Instructions to Integrate TFDS Datasets

  1. Get the name, version number of the Tensorflow Dataset, and optionally the config: "name[/config]:version_number", where the brackets denote optional text.
  2. Set the environmental variables ARMORY_PRIVATE_S3_ID and ARMORY_PRIVATE_S3_KEY to the appropriate keys with write access to the Armory S3 bucket.
  3. From a locally cloned version of armory, on a new branch, run:
python -m armory exec pytorch -- python -m armory.data.integrate_tfds name[/config]:version

where the brackets denote optional text.

The script will download and process the TFDS dataset, generate TF Records files, create a tarball, and upload the tarball to S3. It also will create a S3 checksum file in armory/data/cached_s3_checksums/{name}.txt

  1. Run git status to confirm the S3 checksum file was generated and to see the path of the template file.
  2. Manually put the template code from TEMPLATE_{name}.txt in armory/data/datasets.py.
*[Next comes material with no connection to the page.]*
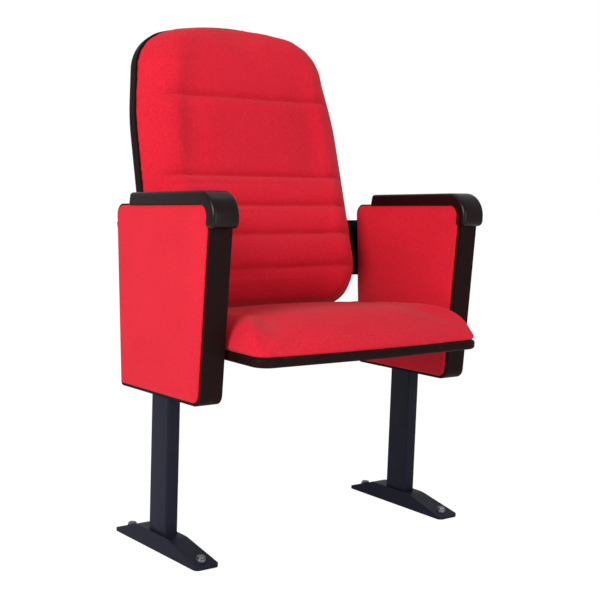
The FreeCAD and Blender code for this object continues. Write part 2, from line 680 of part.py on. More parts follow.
def make_seat_hinge():
    """Steel hinge: screw flange under the board, side plate, pivot boss and its stop dog."""
    flange_z = RIM_TOP - 4.0
    plate = slab(
        [(-44.0, RIM_TOP), (-12.0, 364.0), (8.0, 364.0), (40.0, RIM_TOP)],
        [1.0, 6.0, 6.0, 1.0], HINGE_PLATE_X[0], HINGE_PLATE_X[1], PLANE_YZ,
    )
    flange = slab(
        [(188.0, -72.0), (HINGE_PLATE_X[1], -72.0), (HINGE_PLATE_X[1], 68.0), (188.0, 68.0)],
        [12.0, 4.0, 4.0, 12.0], flange_z, RIM_TOP,
    )
    boss = pivot_rod(BOSS_RADIUS, BOSS_INNER_X, HINGE_PLATE_X[1])
    dog = ring_sector(DOG_INNER, DOG_OUTER, DOG_START, DOG_SWEEP, COLLAR_X[0] + 0.3, BOSS_INNER_X)
    hinge = plate.fuse([flange, boss, dog])
    hinge = hinge.cut(pivot_rod(BUSH_RADIUS, BOSS_INNER_X, HINGE_PLATE_X[1] + 1))
    return hinge.removeSplitter()


def make_hinge_screws():
    """Screws through each hinge flange into the seat board."""
    screws = []
    for x in (200.0, 236.0):
        for y in (-58.0, 54.0):
            head = rod(5.0, (x, y, RIM_TOP - 7.0), Z_AXIS, 3.0)
            screws.append(head.fuse(rod(2.5, (x, y, RIM_TOP - 7.0), Z_AXIS, 17.0)).removeSplitter())
    return Part.makeCompound(screws)


def make_stop_collar():
    """Collar fixed on the pin: the dog of the hinge swings between the ends of its notch."""
    collar = pivot_rod(COLLAR_RADIUS, *COLLAR_X).cut(pivot_rod(PIN_RADIUS, *COLLAR_X))
    start = DOG_START - SEAT_TRAVEL - STOP_GAP
    sweep = SEAT_TRAVEL + DOG_SWEEP + 2 * STOP_GAP
    notch = ring_sector(DOG_INNER - 0.2, COLLAR_RADIUS + 1, start, sweep, COLLAR_X[0] - 1, COLLAR_X[1] + 1)
    return collar.cut(notch)


def make_pivot_fixings():
    """Washer and screw that close the inner end of the pin."""
    washer = pivot_rod(11.0, PIN_END_X - 2.5, PIN_END_X)
    head = pivot_rod(6.5, PIN_END_X - 7.5, PIN_END_X - 2.5)
    return Part.makeCompound([washer, head])


def make_return_spring():
    """Torsion spring round the pin, drawn as its closed coil body."""
    coil = pivot_rod(11.2, *SPRING_X)
    return coil.cut(pivot_rod(8.4, *SPRING_X))


def build():
    """Every node of the chair by name."""
    nodes = {}
    pin = make_pivot_pin()
    pivot_bore = pivot_rod(8.0, 200, LEG_X + BOARD_INNER + 0.1)
    pegs = make_pegs()
    upright_screws = make_upright_screws()
    cap_screws = make_cap_screws()
    wing = make_back_bracket()
    wing_bolts = make_back_bracket_bolts()
    wing_slot = box(LEG_X + WEB_HALF, LEG_X + WEB_HALF + 5.3, 41.4, 230.0, 470.0, 574.0)
    frame_cuts = Part.makeCompound(
        list(pegs.Solids) + list(upright_screws.Solids) + list(cap_screws.Solids)
        + list(wing_bolts.Solids) + [wing_slot]
    )
    outer_board = make_board(1, pegs)
    inner_board = make_board(-1, Part.makeCompound(list(pegs.Solids) + [pivot_bore]))
    right = {
        "foot": make_foot(),
        "leg": make_leg(Part.makeCompound([pin] + list(upright_screws.Solids))),
        "arm_frame": make_arm_frame(frame_cuts),
        "outer_board": outer_board,
        "outer_pad": make_pad(1, outer_board, pegs),
        "inner_board": inner_board,
        "inner_pad": make_pad(-1, inner_board, Part.makeCompound(list(pegs.Solids) + [pivot_bore])),
        "arm_cap": make_arm_cap(cap_screws),
        "back_bracket": wing.cut(wing_bolts),
        "pivot_pin": pin,
        "pivot_spacer": make_pivot_spacer(),
        "stop_collar": make_stop_collar(),
        "return_spring": make_return_spring(),
        "seat_hinge": make_seat_hinge().cut(make_hinge_screws()),
        "hinge_bush": make_hinge_bush(),
    }
    for name, shape in right.items():
        nodes[name + "_right"] = shape
        nodes[name + "_left"] = mirrored(shape)
    nodes["board_pegs"] = both_sides(pegs)
    nodes["upright_screws"] = both_sides(upright_screws)
    nodes["cap_screws"] = both_sides(cap_screws)
    nodes["bracket_bolts"] = both_sides(wing_bolts)
    nodes["pivot_fixings"] = both_sides(make_pivot_fixings())
    nodes["hinge_screws"] = both_sides(make_hinge_screws())

    back_screws = make_back_screws()
    board_holes = Part.makeCompound(list(back_screws.Solids) + list(nodes["bracket_bolts"].Solids))
    nodes["back_shell"] = make_back_shell(wing, back_screws)
    nodes["back_board"] = make_back_board(board_holes)
    nodes["back_screws"] = back_screws
    nodes["back_cushion"] = make_back_cushion()

    seat_screws = make_seat_screws()
    seat_holes = Part.makeCompound(list(seat_screws.Solids) + list(nodes["hinge_screws"].Solids))
    board = make_seat_board(seat_holes)
    nodes["seat_pan"] = make_seat_pan(seat_screws)
    nodes["seat_board"] = board
    nodes["seat_cushion"] = make_seat_cushion(seat_slab(13.0, RIM_TOP, RIM_TOP + 0.2 + SEAT_BOARD))
    nodes["seat_screws"] = seat_screws
    return nodes


def main():
    os.makedirs("parts", exist_ok=True)
    for name, shape in build().items():
        shape.exportStep("parts/" + name + ".step")
        print(name, len(shape.Solids), round(shape.Volume / 1000, 1), "cm3", shape.isValid())


main()
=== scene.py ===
"""Looks of a tip-up auditorium seat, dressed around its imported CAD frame, in metres."""

from __future__ import annotations

import logging
import math
from collections.abc import Callable
from dataclasses import dataclass, field
from enum import Enum
from functools import cache

import bmesh
import bpy
from mathutils import Matrix, Vector, noise
from mathutils.geometry import intersect_point_line


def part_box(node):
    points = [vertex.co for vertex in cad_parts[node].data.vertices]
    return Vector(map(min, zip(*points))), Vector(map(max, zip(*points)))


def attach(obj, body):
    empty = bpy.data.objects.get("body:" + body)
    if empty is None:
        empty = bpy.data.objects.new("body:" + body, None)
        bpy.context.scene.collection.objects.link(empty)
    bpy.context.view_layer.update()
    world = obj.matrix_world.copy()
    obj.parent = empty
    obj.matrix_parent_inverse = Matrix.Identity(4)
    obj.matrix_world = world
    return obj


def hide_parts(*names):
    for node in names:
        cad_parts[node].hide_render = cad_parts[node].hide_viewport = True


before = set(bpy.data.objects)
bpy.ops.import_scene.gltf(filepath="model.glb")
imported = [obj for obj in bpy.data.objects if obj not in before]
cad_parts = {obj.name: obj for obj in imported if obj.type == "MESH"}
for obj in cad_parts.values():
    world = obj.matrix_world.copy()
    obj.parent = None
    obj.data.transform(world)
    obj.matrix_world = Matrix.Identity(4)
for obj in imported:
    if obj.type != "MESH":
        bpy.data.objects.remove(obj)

log = logging.getLogger("auditorium_seat")

Colour = tuple[float, float, float]
Place = tuple[float, float, float]

# What the CAD model gives: the back's lean from upright, and places in metres
RECLINE = math.radians(15.6)
BACK_SEAM = Vector((0.0, 0.142, 0.5))
LEG_X = 0.290
FLOOR_BOLT_Y = 0.117
SIDES = ("left", "right")

# Edges bent more than this show sharp
SHARP_EDGE = math.radians(32.0)
# Points nearer to each other than this are one point, in metres
SAME_POINT = 0.00002
# Points nearer to a flat face than this lie on it, in metres
ON_FACE = 0.0001


class Body(Enum):
    """Bodies of the frame that a piece can ride on."""

    STAND = "stand"
    SEAT = "seat"


class Slot(Enum):
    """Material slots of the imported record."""

    CLOTH = "red_fabric"
    ZINC = "zinc_steel"


def smoothstep(low: float, high: float, value: float) -> float:
    """Soft step from 0 at low to 1 at high.

    Args:
        low: Where the step starts.
        high: Where it ends.
        value: The place along it.

    Returns:
        A share from 0 to 1.
    """
    share = min(1.0, max(0.0, (value - low) / (high - low)))
    return share * share * (3.0 - 2.0 * share)


def nearest_on_run(place: Vector, start: Vector, end: Vector) -> Vector:
    """The point of a run that is nearest to a place.

    Args:
        place: The place.
        start: One end of the run.
        end: Its other end.

    Returns:
        The nearest point.
    """
    nearest, share = intersect_point_line(place, start, end)
    if share <= 0.0:
        return start
    return end if share >= 1.0 else nearest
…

Create a context object that contains metadata and a preprocessing function that does appropriate integrity checks/input normalizing. See for example the canonical fixed-size image preprocessing function which checks the shapes of an image, and renormalizes it to be in the appropriate range defined by the context object (typically 0.0-1.0) with a standard type. See the documentation on dataset preprocessing for more details.
  3. [Optional] Add the dataset to the SUPPORTED_DATASETS dictionary by adding a key with the dataset's name and value of the dataset function from the template code.
  4. [Optional] Create a continuous integration test for the dataset in tests/test_docker/test_dataset.py, possibly using pytest.skip.
  5. Commit the changes to the branch on your fork of the Armory repo.
  6. Open a PR to integrate the dataset.